The crown jewel of Italian gothic horror is Mario Bava’s directorial debut, following a witch who was burned at the stake and her undead henchman as they seek revenge for her death by killing her executioners’ descendants. It sounds like a wild ride, and it is. Filled with stunning atmospherics, amazing costume and set design, chiaroscuro lighting and brilliant direction from Bava, this is probably the best vampire film that you’ve never heard of.

“Salem’s Lot”— 1979

I know it’s a miniseries, but I don’t care. This adaptation of Stephen King’s chilling novel is helmed by “Texas Chain Saw Massacre” mastermind Tobe Hooper — and I feel like that should be enough to get you to watch it. If not, it is one of the most genuinely chilling pieces of vampire media I have seen and has my favorite vampire design of all time. Go watch it.

“The Lost Boys”— 1987

Joel Schumacher’s stab at a horror film is dripping with style and is one of the more unique takes on vampires that I’ve seen. Decking out the vamps in ‘80s goth glam fashion like a crew of rejects from The Cure is certainly a choice, and I love every second of this film. The soundtrack also goes way harder than it needs to. Come for vamps, stay for the mullets and quippy dialogue.

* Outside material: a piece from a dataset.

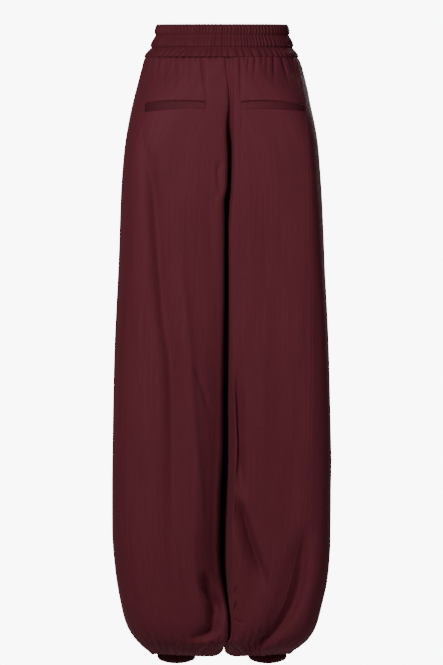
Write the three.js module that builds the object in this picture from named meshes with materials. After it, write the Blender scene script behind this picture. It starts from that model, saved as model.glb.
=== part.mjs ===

“Interview with the Vampire”— 1994

This is by far the most sympathetic vampire film on this list. It’s strange to care about a vampire, let alone be moved by their stories and feel a deep connection to them, yet “Interview” succeeds on all of these fronts. Bolstered by brilliant performances and beautiful design choices, this is an utterly immersive film that is unforgettable.

“30 Days of Night”— 2007

A town on the Alaskan tundra is besieged by vampires in the dead of winter. The inhabitants of the town must learn to fight or die. Need I say more?

“A Girl Walks Home Alone at Night”— 2014

This is a feminist vampire film about a female vampire in Iran who skateboards around killing men who disrespect women. Perhaps the most unique take on the cinematic vampire on this list, Ana Lily Amirpour is one of the most exciting voices in horror and is a filmmaker every self-respecting fan of the genre should keep on their radar.

“Midnight Mass”— 2021

It’s a Netflix show. Get over it. I make the rules around here. I can’t tell you too much about this series or else I run the risk of ruining it, but the gist of it is priest brings miracles, renewed faith and a whole lot of mysteries to a small, dying town. Go watch it — it’s only seven episodes.